The 2,062-mile race, broken by two rest days, begins with a team time trial in Rias Baixas on the northwest coast of Galicia and ends in Madrid on Sept. 15.

Tour de France winner Christopher Froome, the runner-up in the Vuelta in 2011, reigning champion Alberto Contador and Tour runner-up Nairo Quintana are all skipping the third and final major stage race of the year.

That leaves Nibali, who won the Giro d’Italia in May and the Vuelta in 2010, along with Rodriguez as the leading candidates to win the three-week test that will take riders throughout the Iberian Peninsula after the 2012 event was limited to northern Spain.

While Movistar’s Alejandro Valverde, the 2009 winner, will also likely be in the chase, Rodriguez enters in good form after finishing this year’s Tour n third place.

The 34-year-old Catalan has yet to win a grand tour despite finishing the 2012 season as the top-ranked cyclist. He also was runner-up in the 2012 Giro and third in the Vuelta last year and in 2010.

“I know it’s tough to win a grand tour, although I have shown that it’s within my reach,” Rodriguez told Spanish sports daily AS. “Winning one before I retire would be the high point of my career. It’s the difference between having a good career, like mine, and a magnificent one.”

Rodriguez said coming close to winning a major race before has both hurt and helped him.

“You never forget it,” said the Katusha team rider who excels at climbing. “These things take their toll, but they also make you a more mature rider when facing adversity. I could now be showing off two major trophies and shooting for a third. But the truth is I am still searching for my first.”

Following the race’s start in the mild weather of the northwest, riders will have to fend off the extreme August heat of southern Andalusia before returning to the northern mountains.

The race’s single individual time trial comes in the 11th stage. Three days later riders leave Spain through the Andorran Pyrenees before entering France for a 15th stage that ends in the Peyragudes summit.

Three mountain stages culminate with a summit finish in the Alto de L’Angliru peak on the next-to-last day.

“The Vuelta is a very difficult race this year,” said Nibali, who will be supported by his Astana team. “There are some really important stages, like l’Angliru, that will be decisive for the final classification, and a lot of riders up for the challenge.
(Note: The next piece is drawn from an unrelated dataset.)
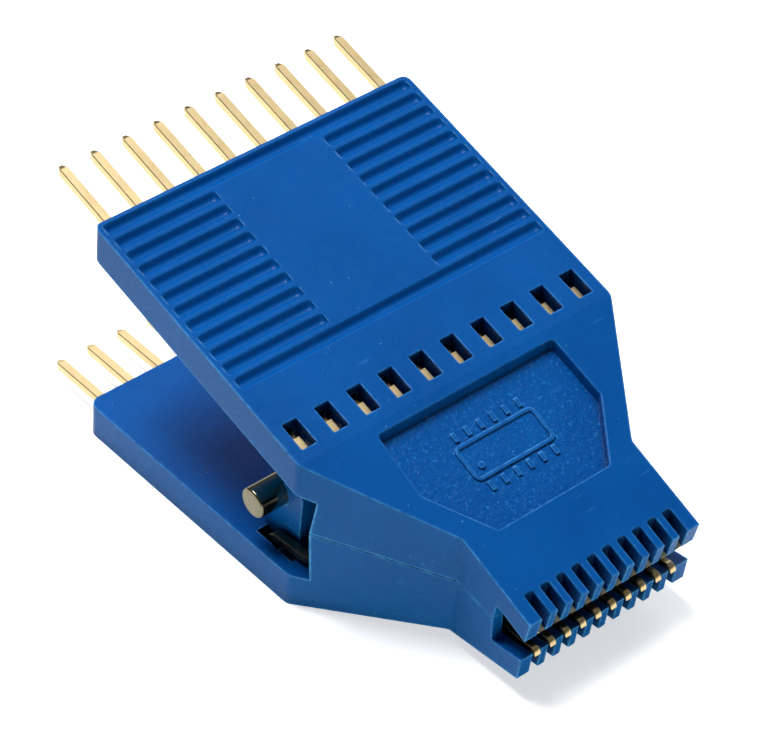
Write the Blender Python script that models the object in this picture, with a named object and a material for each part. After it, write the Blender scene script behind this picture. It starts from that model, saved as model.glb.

“One attack by Contador changed the results of the entire Vuelta last year. Stages like that are a little bit extraordinary, but they are extraordinarily difficult as well. They happen when everybody is looking for an advantage, and when a team is strong enough to go to the front and do something exceptional. I think we have a really strong team, and I think we are going to race extremely well at the Vuelta.”

With Froome and Bradley Wiggins out, Sky Team’s leading rider is Colombia’s Sergio Henao. Other riders to watch include veteran Ivan Basso and Samuel Sanchez, whose Basque Euskaltel-Euskadi team will be looking for a good showing after announcing last week it will shut down at the end of this year because of a lack of funds.